PROBLEM TO WORK ON:
Your task is to quote exactly the run of lines that starts at the line containing "What OpenSCAD source" and ends at the line containing "glue_gap = 0.05; // [0.02:0.01:0.1]", including both.

EXCERPTED DATA:
——

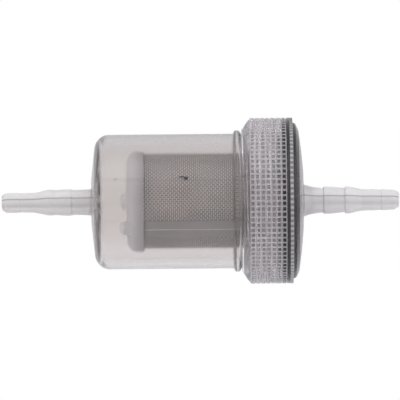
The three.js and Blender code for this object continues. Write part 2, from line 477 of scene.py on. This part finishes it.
def cap_relief(station, radius, angle):
    """The cap's thread, its spigot's parting lines, and the teeth along the band's two edges."""
    threaded = (np.abs(radius - CAP_INNER_R) < 0.1) & (station < SEAL_FROM)
    thread = (THREAD_HEIGHT - 0.05) * ridge(
        station, angle, THREAD_START - PITCH, THREAD_TURNS + 1.25, *GROOVE_WIDTHS
    )
    on_spigot = (station > OUTLET_BASE + 0.4) & (radius > SPIGOT_SKIN_R)
    between_teeth = 1 - np.round(angle / TURN * COLUMNS) % 2
    bevel = np.clip((station - BEVEL_FROM) / (KNURL_FROM - BEVEL_FROM), 0, 1)
    bevel = np.where((station < KNURL_FROM) & (radius > 16.5), bevel * (1 - bevel), 0)
    on_rim = (station > RIM_FROM) & (station < 65.0) & (radius > 17.2)
    tooth_share = np.where(on_rim, 0.6, 0.0) + 3 * bevel  # of the knurl's depth
    return (
        np.where(threaded, thread, 0.0)
        + np.where(on_spigot, seam(radius, angle, *SPIGOT_SEAM), 0.0)
        - KNURL_DEPTH * between_teeth * tooth_share
    )


def knurl_vertices(angles):
    """The knurl's grid of low points, and after it the four top corners of each cell's pad."""
    pitch = (KNURL_TO - KNURL_FROM) / KNURL_ROWS
    grid = [
        around(KNURL_FROM + row * pitch, KNURL_ROOT, angle)
        for row in range(KNURL_ROWS + 1)
        for angle in angles
    ]
    a = KNURL_GROOVE / 2 / pitch
    b = KNURL_GROOVE / 2 / (TURN * KNURL_TOP / KNURL_CELLS)
    pads = []
    for row in range(KNURL_ROWS):
        for cell in range(KNURL_CELLS):
            for along, across in ((a, b), (a, 1 - b), (1 - a, 1 - b), (1 - a, b)):
                angle = (cell + across) / KNURL_CELLS * TURN
                pads.append(around(KNURL_FROM + (row + along) * pitch, KNURL_TOP, angle))
    return grid, pads


def knurl_cell(row, cell, first_row, first_pad):
    """One small flat-topped pyramid between two rows of the grid: six sides, and the pad last."""
    a = first_row + row * COLUMNS
    b = a + COLUMNS
    left, middle, right = 2 * cell, 2 * cell + 1, (2 * cell + 2) % COLUMNS
    t1 = first_pad + 4 * (row * KNURL_CELLS + cell)
    t2, t3, t4 = t1 + 1, t1 + 2, t1 + 3
    return [
        (a + left, t1, t2, a + middle),
        (a + middle, t2, a + right),
        (a + right, t2, t3, b + right),
        (b + right, t3, b + middle),
        (b + middle, t3, t4, b + left),
        (b + left, t4, t1, a + left),
        (t1, t4, t3, t2),
    ]


def paint_cap(obj, plain_faces):
    """Gives the cap's faces their materials, which are numbered as cap_materials lists them."""
    clear, matt_grooves_painted_light, spigot, painted_shade_teeth, pads = range(5)
    for i, polygon in enumerate(obj.data.polygons[:plain_faces]):
        station, radius = place_of(polygon)
        if RIM_FROM < station < RIM_TO and radius > 17.3:
            # The rim's teeth are painted light and dark by turns: painted highlight and painted
            # shade.
            polygon.material_index = matt_grooves_painted_light if i % 2 == 0 else painted_shade_teeth
        elif station > OUTLET_BASE + 0.1 and radius > BORE_EDGE_R:
            polygon.material_index = spigot
    for i, polygon in enumerate(obj.data.polygons[plain_faces:]):
        polygon.use_smooth = False
        is_pad = i % 7 == 6
        in_last_rows = i // 7 >= (KNURL_ROWS - 2) * KNURL_CELLS
        # The knurl's groove faces take the frosted plastic: a matt finish, whose whitish colour is
        # also a painted highlight along the grooves.
        if not is_pad:
            polygon.material_index = matt_grooves_painted_light
        # Pads on the first five rows take a hazier copy of the clear plastic, which is lighter:
        # painted light.
        else:
            polygon.material_index = clear if in_last_rows else pads


def make_cap():
    """The cap as a turned shell, with the knurl's grid in place of its plain band."""
    outline = cap_outline()
    angles = even_angles(COLUMNS)
    vertices, faces = revolved(outline, angles, cap_relief)
    at_root = {round(p.x, 4): i for i, p in enumerate(outline) if abs(p.y - KNURL_ROOT) < 1e-6}
    start = at_root[round(KNURL_FROM, 4)]
    end = at_root[round(KNURL_TO, 4)]
    del faces[start * COLUMNS : end * COLUMNS]
    plain_faces = len(faces)
    grid, pads = knurl_vertices(angles)
    first_row = len(vertices)
    first_pad = first_row + len(grid)
    for row in range(KNURL_ROWS):
        for cell in range(KNURL_CELLS):
            faces += knurl_cell(row, cell, first_row, first_pad)
    obj = new_object("cap_shell", [*vertices.tolist(), *grid, *pads], faces)
    paint_cap(obj, plain_faces)
    weld(obj)
    return obj


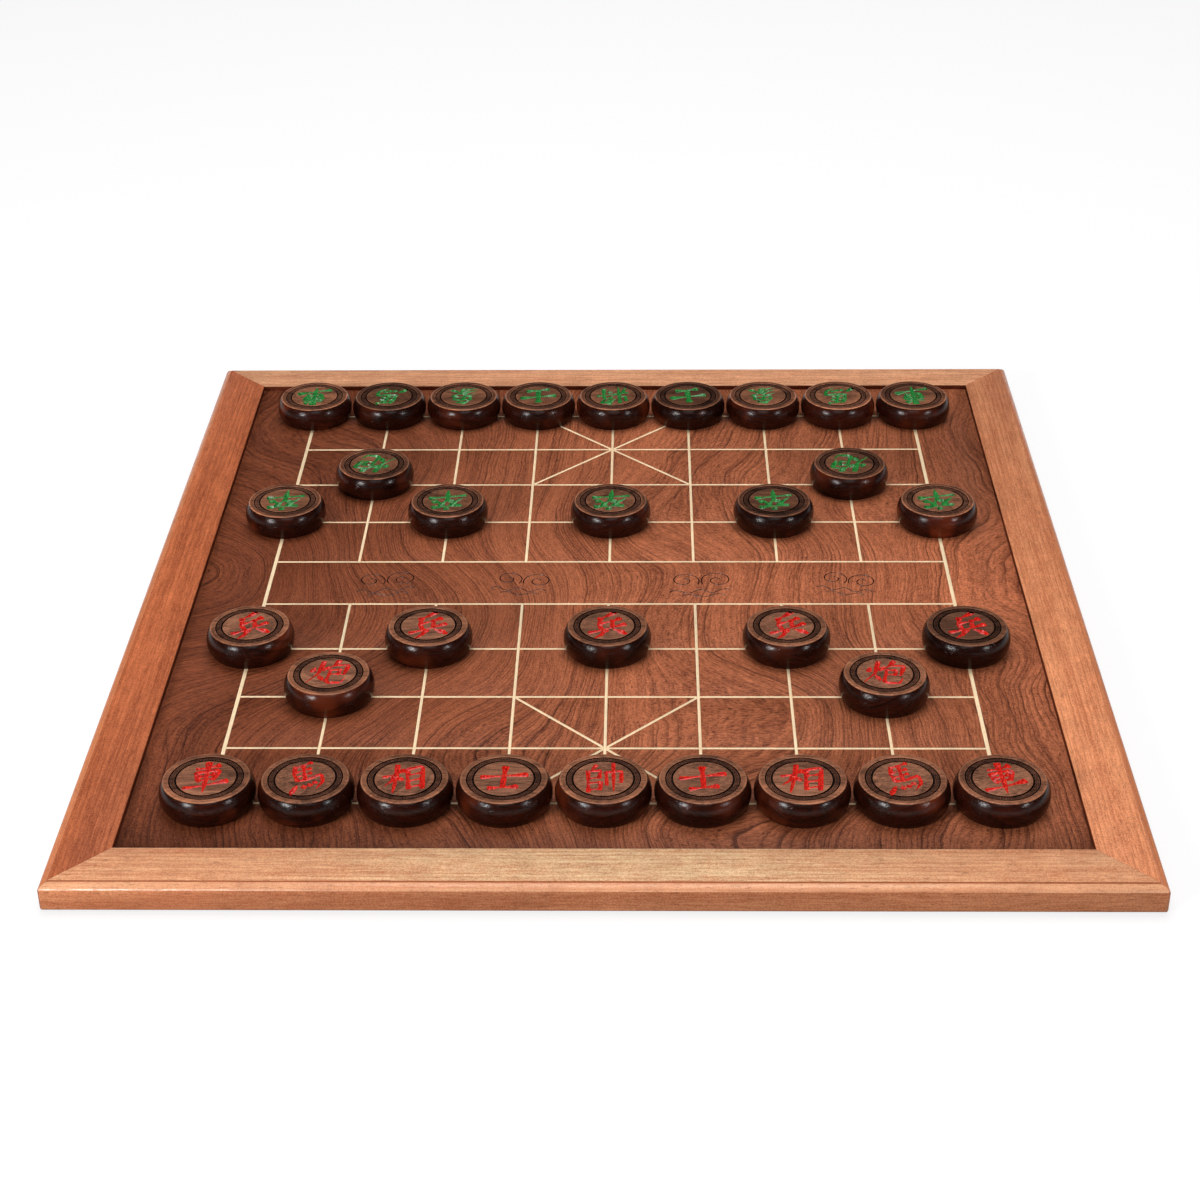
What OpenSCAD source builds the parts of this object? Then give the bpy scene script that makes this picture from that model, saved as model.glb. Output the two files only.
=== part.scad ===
/* [Playing pieces] */
// Diameter of a piece at its widest, half way up
piece_d = 50.6; // [40:0.2:60]
// Height of a piece
piece_h = 15.8; // [11:0.2:20]
// Diameter of a piece's flat top and bottom faces
piece_face_d = 44.8; // [42:0.2:47]
// Inner diameter of the sunk ring on top of a piece
ring_inner_d = 30.8; // [26:0.2:33]
// Outer diameter of the sunk ring on top of a piece
ring_outer_d = 39.2; // [35:0.2:41]
// Depth of the sunk ring
ring_depth = 1; // [0.4:0.1:2]

/* [Playing grid] */
// Gap between two pieces that stand on neighbouring crossings
piece_gap = 0.9; // [0.5:0.1:6]
// Gap between a piece on an outside file and the side rail
side_gap = 16.7; // [8:0.1:40]
// Gap between a piece on the back row and the end rail
end_gap = 18.2; // [8:0.1:40]
// Width of the inlaid lines
line_w = 1.6; // [1:0.1:3]
// Width of the two outside files
edge_line_w = 2.1; // [1:0.1:3]
// Depth of the inlaid lines
line_depth = 1.5; // [0.8:0.1:2.5]
// Glue gap between an inlaid strip and each wall of its groove
glue_gap = 0.05; // [0.02:0.01:0.1]

/* [Frame] */
// Width of a frame rail
rail_w = 32; // [28:0.5:50]
// Thickness of a frame rail
rail_t = 16; // [15:0.5:22]
// Radius of the rounded upper outside edge
rail_round = 4.8; // [3:0.1:6]
// Height of the small step above the rounded edge
rail_step = 0.8; // [0.4:0.1:1.5]
// Radius of the rounded lower outside edge
rail_foot_round = 2.5; // [1:0.1:2.8]
// Radius of the board's four outside corners, seen from above
corner_round = 3; // [1:0.1:5]

/* [Panel] */
// Thickness of the playing panel
panel_t = 7; // [6:0.25:8]
// Depth of the panel's top below the top of the frame
panel_recess = 3; // [2:0.25:4]
// Gap round the panel inside the frame
panel_gap = 0.3; // [0.1:0.05:0.6]
// Thickness of the tongue round the panel
tongue_t = 3; // [2.5:0.1:3.5]
// Height of the tongue above the panel's underside
tongue_rise = 2; // [1.5:0.1:2.4]
// Length of the tongue beyond the frame's inside face
tongue_l = 6; // [4:0.25:8]
// Room for the panel to swell beyond the tongue's tip
swell_room = 1; // [0.5:0.25:2]
// Clearance above the tongue in its groove
tongue_fit = 0.2; // [0.1:0.05:0.3]

/* [Battens] */
// Width of a batten under the panel
batten_w = 40; // [30:1:60]
// Thickness of a batten
batten_t = 4; // [3:0.25:4.5]
// Distance of each batten's middle from the middle of the board
batten_y = 150; // [80:1:200]
// Width of the tenon on each end of a batten
tenon_w = 28; // [16:1:29]
// Length of that tenon
tenon_l = 8; // [5:0.5:10]
// Clearance of a tenon in its housing, and of a batten between the rails
tenon_fit = 0.2; // [0.1:0.05:0.3]

/* [Corner splines] */
// Thickness of the spline across each mitre
spline_t = 3; // [2:0.25:3.25]
// Width of the spline along the mitre
spline_w = 12; // [8:0.5:14]
// Reach of the spline into each rail, square to the mitre
spline_reach = 12; // [8:0.5:12]
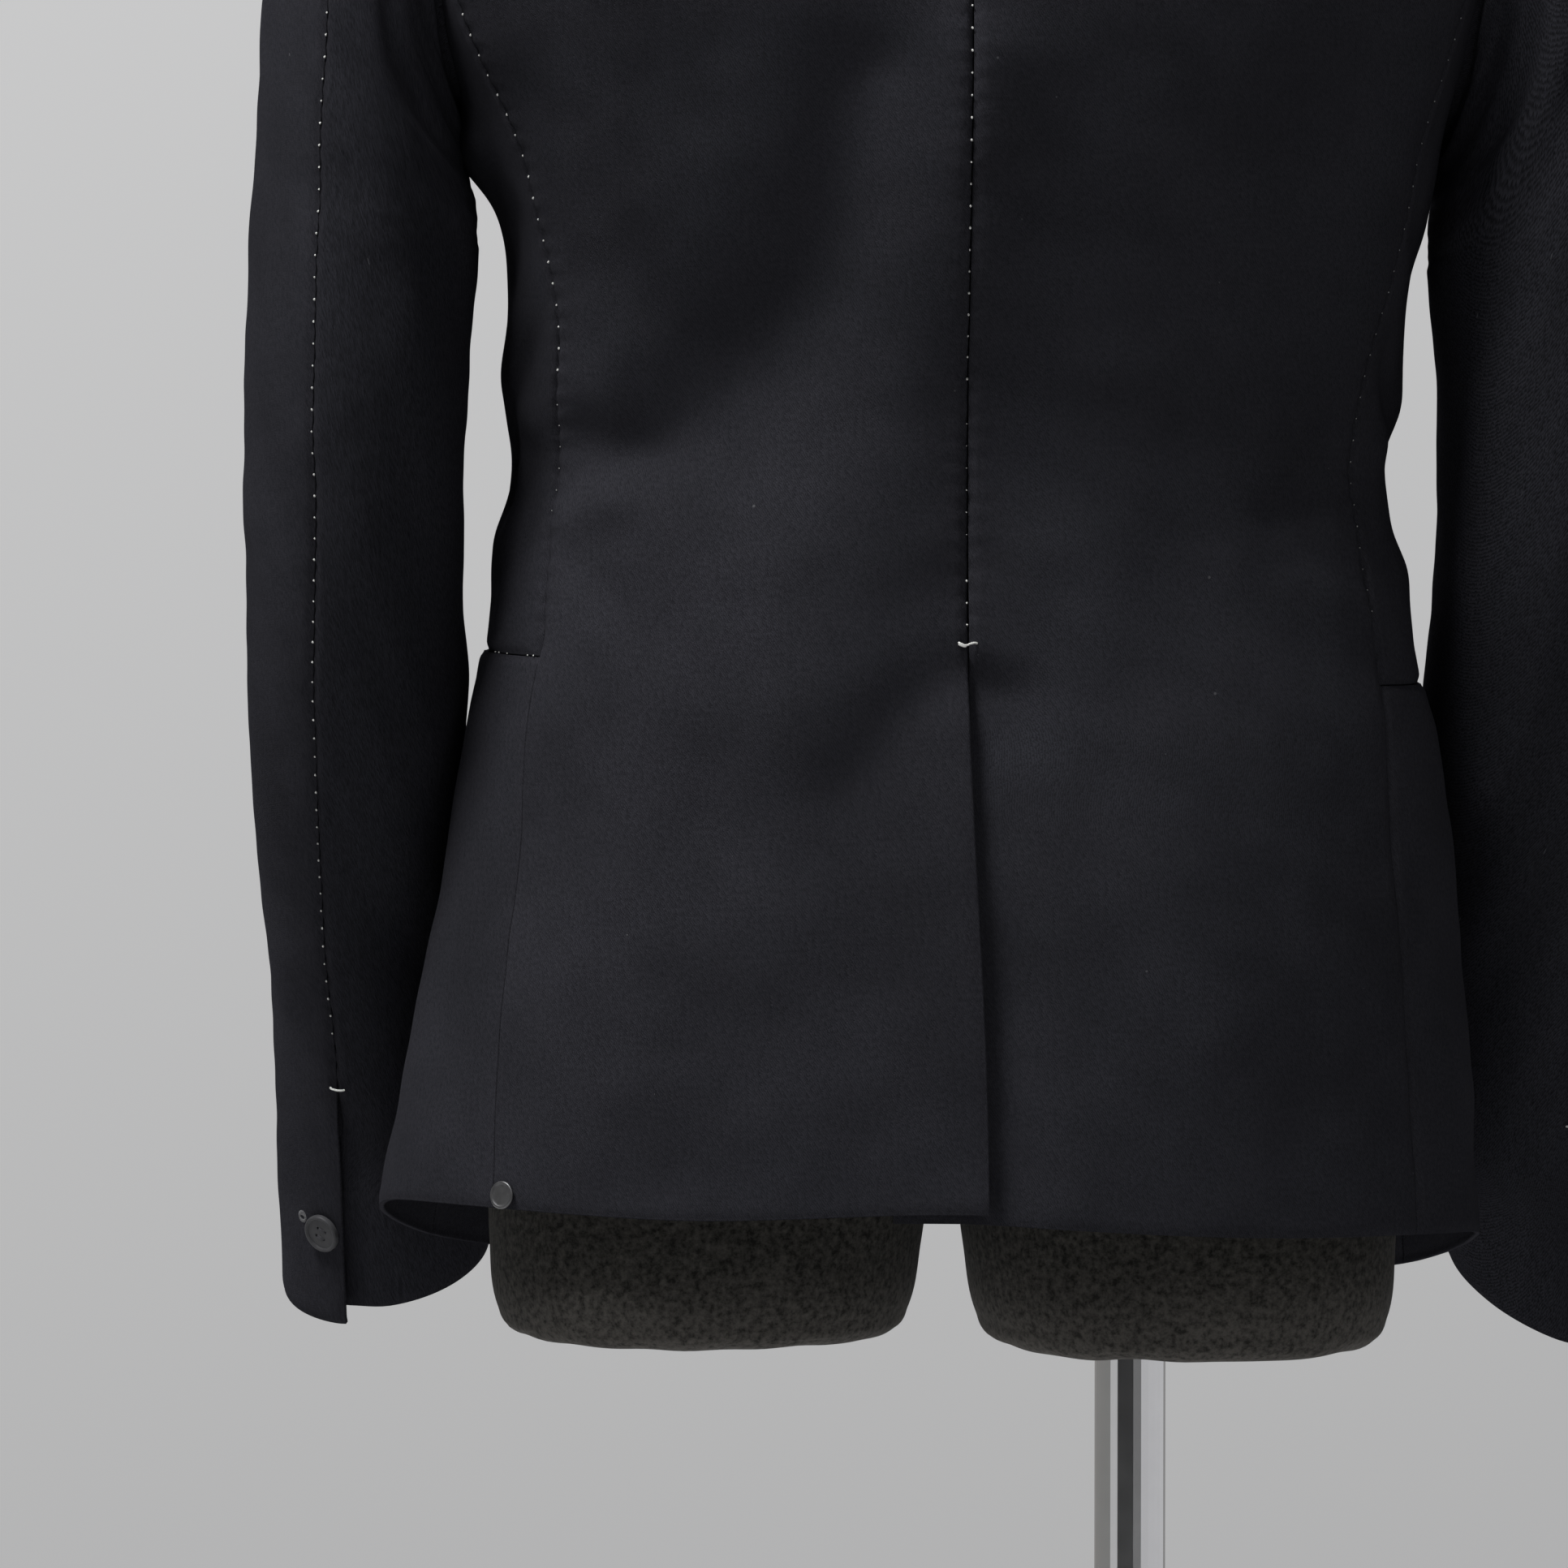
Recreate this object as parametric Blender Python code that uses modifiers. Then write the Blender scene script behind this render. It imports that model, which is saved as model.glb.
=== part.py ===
# A denim blazer worn by a limbless dress form, which stands on a pole and a round plate.
# Metres, +Z up, floor at zero. The front faces -Y, the wearer's left is +X.
# Run with: blender --background --python part.py

from collections import namedtuple
from math import asin, copysign, cos, degrees, exp, pi, radians, sin, sqrt

import bpy
import bmesh
from mathutils import Matrix, Vector

# Cloth and seams
CLOTH = 0.0020              # wall of the body and sleeves, shell and facing together
LAPEL_CLOTH = 0.0024        # lapels and collar hold a canvas, so they are thicker
SEAM_GAP = 0.0004           # between two pieces that are sewn together
SEAM_STRIP = 0.0035         # narrow strip of cloth beside each seam
LAP_CLEARANCE = 0.0008      # air between two layers that lap over each other

# How the jacket hangs: the wearer's right side drops, more from the chest down
HANG_SLOPE = 0.035
HANG_TOP = 1.30
HANG_FULL = 1.05

# Shoulders and neck hole
SHOULDER_Y = 0.012          # the shoulder seam, seen from the side
SHOULDER_TIP_X = 0.2145
SHOULDER_TIP_Z = 1.424
NECK_X = 0.078              # where the shoulder seam meets the neck hole
NECK_Z = 1.468
NAPE_Z = 1.458
NECK_BACK = 0.056           # from the shoulder seam back to the nape
NECK_FRONT = 0.050
FRONT_CORNER = 0.040        # radius of the fronts' bottom corners
SHOULDER_ROUND = 0.085      # height over which the chest rounds in to the shoulder seam
SHOULDER_RISE = 0.145       # from the tops of the body's seams to the shoulder

# Rough sizes of the panels, which set how wide their seam strips are
SKIRT_HEIGHT = 0.205
BODY_HEIGHT = 0.270
BACK_WIDTH = 0.180
SIDE_WIDTH = 0.150
FRONT_WIDTH = 0.190

# Heights of the body's details
POCKET_Z = 1.0125
VENT_TOP_Z = 1.0200
BREAK_Z = 1.112             # where the lapels start to roll
GORGE_Z = 1.405             # where lapel and collar meet on the roll line
ARMHOLE_LOW_Z = 1.215
ARMHOLE_BACK_Z = 1.295      # where the side-back seam runs into the armhole
ARMHOLE_FRONT_Z = 1.272     # where the side-front seam runs into it
ARMHOLE_MIDDLE = 0.55       # its lowest point, as a part of the way across the side panel
FRONT_LAP = 0.016           # each front passes the middle by this much
VENT_UNDERLAP = 0.030
VENT_DRIFT = 0.006          # the vent's flap leans over the middle at the hem
VENT_HEIGHT = 0.200         # height over which it does so
UNDERLAP_START = 0.022      # the underlap leaves the seam this far below the vent's top
UNDERLAP_LENGTH = 0.045     # and has its full width this far below that
SINK_START = 0.008          # the right back starts to sink below the flap above the vent's top
SINK_LENGTH = 0.022
BACK_SINK = (0.012, 0.030)  # full as far as this from the middle, then fading out over this
FRONT_SINK = (0.018, 0.035)
FRONT_SINK_TOP = 1.215      # the right front passes behind the left one below here
FRONT_SINK_LENGTH = 0.045
CUTAWAY_TOP = 1.000         # below this the fronts' edges curve away from the middle
CUTAWAY = 0.040
CUTAWAY_LENGTH = 0.300
ARMHOLE_BLEND = 0.120       # height over which the side-front seam turns into the armhole
POCKET_BACK_TURN = 72.0     # the pocket panel bulges most half way from here to its front seam
POCKET_BULGE = 0.0016
POCKET_BULGE_HEIGHT = 0.060

# The jacket's outer surface level by level: half widths, depths behind and before the
# middle, and how square the section is (2 is an ellipse)
Level = namedtuple("Level", "z left right back front square")
JACKET = [
    Level(0.740, 0.2270, 0.2120, 0.138, 0.139, 2.20),
    Level(0.800, 0.2195, 0.2072, 0.137, 0.135, 2.20),
    Level(0.850, 0.2075, 0.2010, 0.134, 0.131, 2.22),
    Level(0.900, 0.1980, 0.1955, 0.130, 0.127, 2.25),
    Level(0.950, 0.1890, 0.1912, 0.124, 0.122, 2.28),
    Level(0.995, 0.1820, 0.1860, 0.115, 0.119, 2.30),
    Level(1.020, 0.1771, 0.1810, 0.109, 0.117, 2.30),
    Level(1.045, 0.1735, 0.1765, 0.104, 0.116, 2.30),
    Level(1.070, 0.1699, 0.1707, 0.100, 0.116, 2.30),
    Level(1.100, 0.1695, 0.1700, 0.098, 0.117, 2.30),
    Level(1.140, 0.1702, 0.1755, 0.102, 0.122, 2.35),
    Level(1.175, 0.1719, 0.1818, 0.110, 0.127, 2.45),
    Level(1.215, 0.1830, 0.1890, 0.119, 0.131, 2.60),
    Level(1.255, 0.1990, 0.2000, 0.126, 0.133, 2.75),
    Level(1.300, 0.2100, 0.2100, 0.128, 0.130, 2.90),
    Level(1.350, 0.2135, 0.2135, 0.122, 0.122, 3.00),
    Level(1.400, 0.2155, 0.2155, 0.113, 0.110, 3.00),
    Level(1.480, 0.2160, 0.2160, 0.104, 0.098, 3.00),
]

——

CORRECT OUTPUT:
What OpenSCAD source builds the parts of this object? Then give the bpy scene script that makes this picture from that model, saved as model.glb. Output the two files only.
=== part.scad ===
/* [Playing pieces] */
// Diameter of a piece at its widest, half way up
piece_d = 50.6; // [40:0.2:60]
// Height of a piece
piece_h = 15.8; // [11:0.2:20]
// Diameter of a piece's flat top and bottom faces
piece_face_d = 44.8; // [42:0.2:47]
// Inner diameter of the sunk ring on top of a piece
ring_inner_d = 30.8; // [26:0.2:33]
// Outer diameter of the sunk ring on top of a piece
ring_outer_d = 39.2; // [35:0.2:41]
// Depth of the sunk ring
ring_depth = 1; // [0.4:0.1:2]

/* [Playing grid] */
// Gap between two pieces that stand on neighbouring crossings
piece_gap = 0.9; // [0.5:0.1:6]
// Gap between a piece on an outside file and the side rail
side_gap = 16.7; // [8:0.1:40]
// Gap between a piece on the back row and the end rail
end_gap = 18.2; // [8:0.1:40]
// Width of the inlaid lines
line_w = 1.6; // [1:0.1:3]
// Width of the two outside files
edge_line_w = 2.1; // [1:0.1:3]
// Depth of the inlaid lines
line_depth = 1.5; // [0.8:0.1:2.5]
// Glue gap between an inlaid strip and each wall of its groove
glue_gap = 0.05; // [0.02:0.01:0.1]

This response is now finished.